Efforts to coerce or intimidate potential voters are never acceptable. Yet during the just-concluded campaign, that evidently happened to hundreds of employees of several McDonald's restaurants in Stark County, as well as a group of Cincinnati high school students.
The owner of the McDonald's franchise, Paul Siegfried, bundled employees' pre-election paychecks with Republican campaign materials. In case anyone missed the point, a letter enclosed with the checks urged workers to support three GOP candidates.
He suggested he would be able to continue raising wages and offering competitive benefits only "if the right people" were elected. "If others are elected," he warned, "we will not."
Ohio election law prohibits employers from attempting to subject workers to intimidation or threat by stating that job benefits will be affected by the election or defeat of political candidates. McDonald's says it maintains a corporate policy of political neutrality.
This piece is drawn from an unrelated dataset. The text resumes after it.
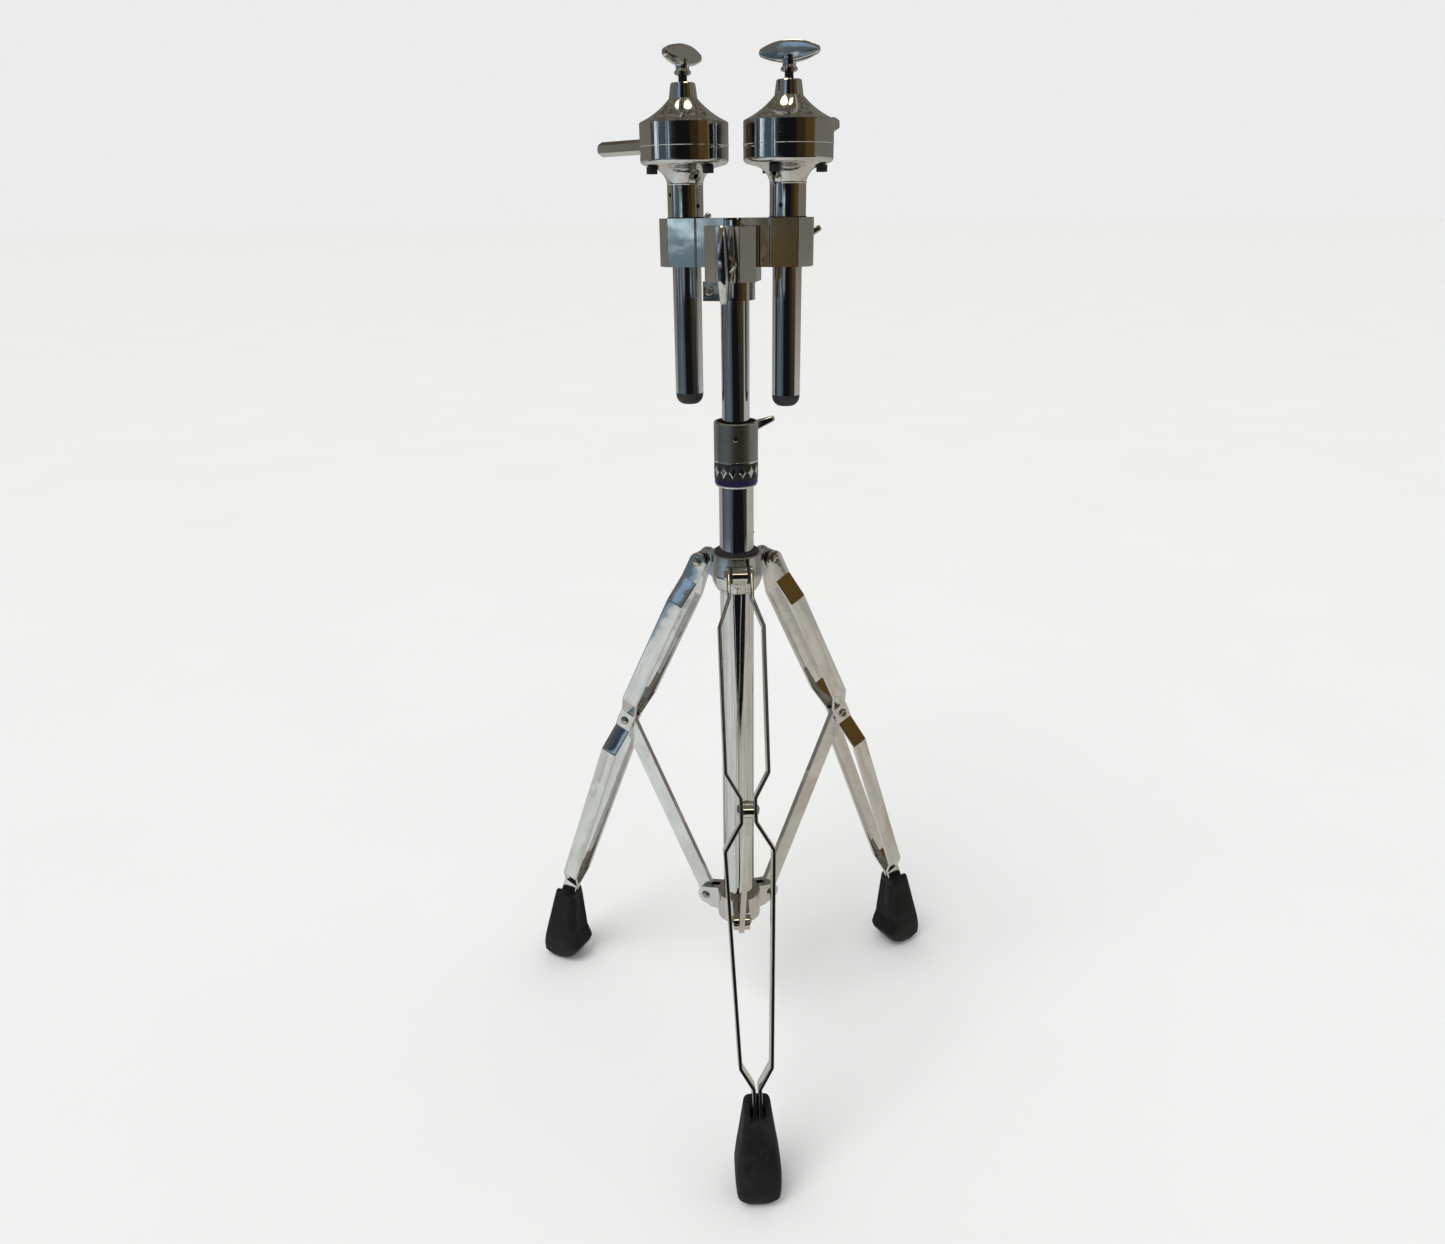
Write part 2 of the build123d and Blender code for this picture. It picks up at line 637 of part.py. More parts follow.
MEMORY_MID_Z = (MEMORY_TOP + MEMORY_BOTTOM) / 2
with BuildPart() as memory_collar:
    with BuildSketch(bracket_frame.offset(MEMORY_BOTTOM)):
        Circle(MEMORY_R)
        with Locations(((LUG_X[0] + LUG_X[1]) / 2, (LUG_Y[0] + LUG_Y[1]) / 2)):
            RectangleRounded(LUG_X[1] - LUG_X[0], LUG_Y[1] - LUG_Y[0], 1)
    extrude(amount=MEMORY_TOP - MEMORY_BOTTOM)
    with BuildSketch(bracket_frame.offset(MEMORY_BOTTOM - 1)):
        Circle(TUBE_R)
        with Locations((-20, -8.5)):
            Rectangle(20, 1.4)
    extrude(amount=20, mode=Mode.SUBTRACT)
    with BuildSketch(face_plane(BRACKET_FACING, -LUG_Y[0] - LUG_RECESS)):
        with Locations((LUG_MID_X, MEMORY_MID_Z)):
            RectangleRounded(7.4, 7.4, 1)
    extrude(amount=5, mode=Mode.SUBTRACT)
    with BuildSketch(face_plane(BRACKET_FACING)):
        with Locations((LUG_MID_X, MEMORY_MID_Z)):
            Circle(MEMORY_SCREW_R)
    extrude(amount=20, mode=Mode.SUBTRACT)
save(memory_collar, "memory_collar")

with BuildPart() as memory_screw:
    with BuildSketch(face_plane(BRACKET_FACING, 2)):
        with Locations((LUG_MID_X, MEMORY_MID_Z)):
            Circle(MEMORY_SCREW_R)
    extrude(amount=-LUG_Y[0] - LUG_RECESS - 1.5)
    with BuildSketch(face_plane(BRACKET_FACING, -LUG_Y[0] - LUG_RECESS)):
        with Locations((LUG_MID_X, MEMORY_MID_Z)):
            Circle(3.6)
    extrude(amount=3, taper=12)
save(memory_screw, "memory_screw")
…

Mr. Siegfried subsequently apologized for "an error of judgment on my part." But Ohio Secretary of State Jennifer Brunner has properly ordered an investigation of the apparent voter scare tactics. If her office determines that he violated state law, penalties would be appropriate.
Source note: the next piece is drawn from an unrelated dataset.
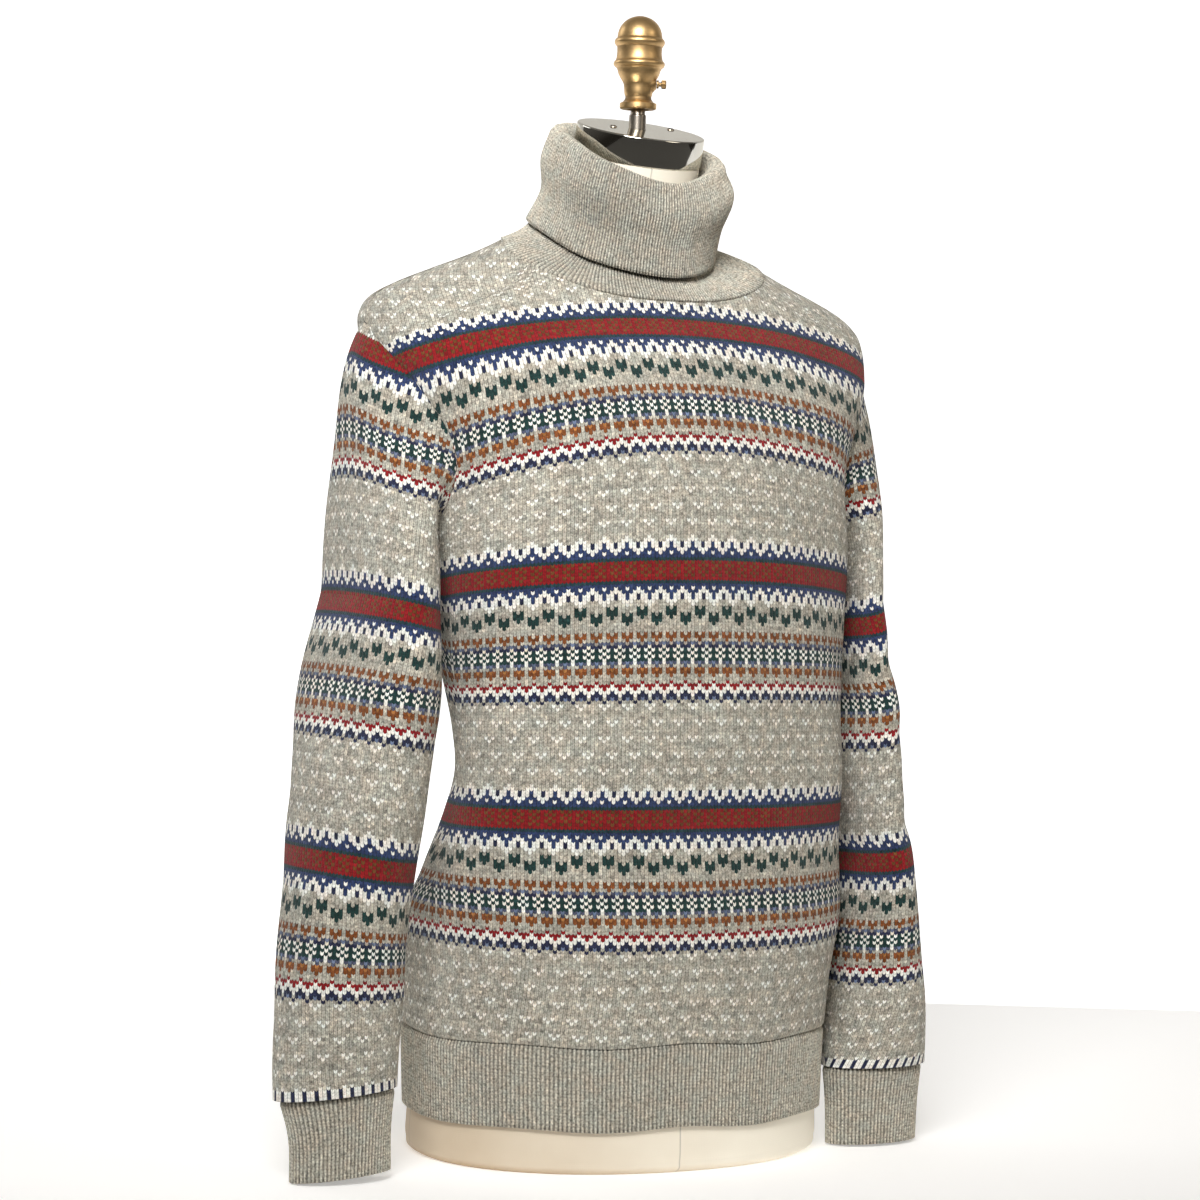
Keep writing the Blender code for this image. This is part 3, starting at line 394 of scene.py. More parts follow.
class Wire:  # a shader value that can be reckoned with

    def __init__(self, tree, socket):
        self.tree = tree
        self.socket = socket

    def isWide(self):
        return self.socket.type in ("VECTOR", "RGBA")

    def reckon(self, operation, *others):
        parts = (self, *others)
        wide = any(p.isWide() if isinstance(p, Wire) else isinstance(p, tuple) for p in parts)
        node = self.tree.nodes.new("ShaderNodeVectorMath" if wide else "ShaderNodeMath")
        node.operation = operation
        for socket, part in zip(node.inputs, parts):
            plug(self.tree, socket, part)
        return Wire(self.tree, node.outputs[0])

    __add__ = __radd__ = lambda self, other: self.reckon("ADD", other)
    __mul__ = __rmul__ = lambda self, other: self.reckon("MULTIPLY", other)
    __sub__ = lambda self, other: self.reckon("SUBTRACT", other)
    __rsub__ = lambda self, other: self * -1.0 + other
    __truediv__ = lambda self, other: self.reckon("DIVIDE", other)
    __pow__ = lambda self, other: self.reckon("POWER", other)
    fraction = lambda self: self.reckon("FRACT")
    sine = lambda self: self.reckon("SINE")
    size = lambda self: self.reckon("ABSOLUTE")
    arch = lambda self: (self * math.pi).sine().size()
    clamped = lambda self: self.reckon("MINIMUM", 1.0).reckon("MAXIMUM", 0.0)

    def between(self, first, second):  # mixes two colours by this value
        node = self.tree.nodes.new("ShaderNodeMix")
        node.data_type = "RGBA"
        for i, part in ((0, self), (6, first), (7, second)):
            plug(self.tree, node.inputs[i], part)
        return Wire(self.tree, node.outputs[2])


def plug(tree, socket, value):
    if isinstance(value, Wire):
        tree.links.new(value.socket, socket)
    elif socket.type == "RGBA" and len(value) == 3:
        socket.default_value = (*value, 1.0)
    elif socket.type == "VECTOR" and not hasattr(value, "__len__"):
        socket.default_value = (value, value, value)
    else:
        socket.default_value = value


class Paint:  # a material: its shader's inputs and any node, from one method each

    def __init__(self, name, uniform):
        self.material = bpy.data.materials.new(name)
        self.material.use_nodes = True
        self.tree = self.material.node_tree
        self.shader = self.tree.nodes["Principled BSDF"]
        for label, value in uniform.items():
            self.set(label, value)

    def set(self, name, value):
        plug(self.tree, self.shader.inputs[name], value)

    def node(self, kind, settings={}, inputs={}, output=0):
        node = self.tree.nodes.new("ShaderNode" + kind)
        for name, value in settings.items():
            setattr(node, name, value)
        for name, value in inputs.items():
            plug(self.tree, node.inputs[name], value)
        return Wire(self.tree, node.outputs[output])

    def place(self):
        return self.node("TexCoord", output=3)

    def parts(self, vector):  # the three coordinates, each as a value
        return [self.node("SeparateXYZ", inputs={"Vector": vector}, output=i) for i in range(3)]

    def yarn(self, output):  # the colour, or with output 3 the strength, that comes with the mesh
        return self.node("Attribute", {"attribute_name": "yarn"}, output=output)

    def noise(self, scale, detail=2.0, roughness=0.5):
        inputs = {"Scale": scale, "Detail": detail, "Roughness": roughness, "Vector": self.place()}
        return self.node("TexNoise", inputs=inputs)

    def knitCoordinates(self):
        return self.parts(self.node("UVMap", {"uv_map": "knit"}))[:2]

    def knitBump(self, height):
        fuzz = self.noise(1100.0, 2.0, 0.6)
        self.set("Normal", self.bump(height * 0.8 + fuzz * 0.3, 1.0, 0.001))

    def bump(self, height, strength, distance):
        return self.node("Bump", inputs={"Strength": strength, "Distance": distance, "Height": height})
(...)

In the Cincinnati case, high school students who are of or approaching voting age reportedly were taken by school officials on a field trip to a polling place before the election. They were shown how to vote - and given Democratic Party sample ballots.
The move has sparked a lawsuit against Cincinnati Public Schools for alleged improper engagement in partisan politics. A district review concluded "there was no intent to sway votes" on the field trip.
But this matter too deserves further investigation. These students' first exposure to the civic responsibility of voting shouldn't include the wrong lesson.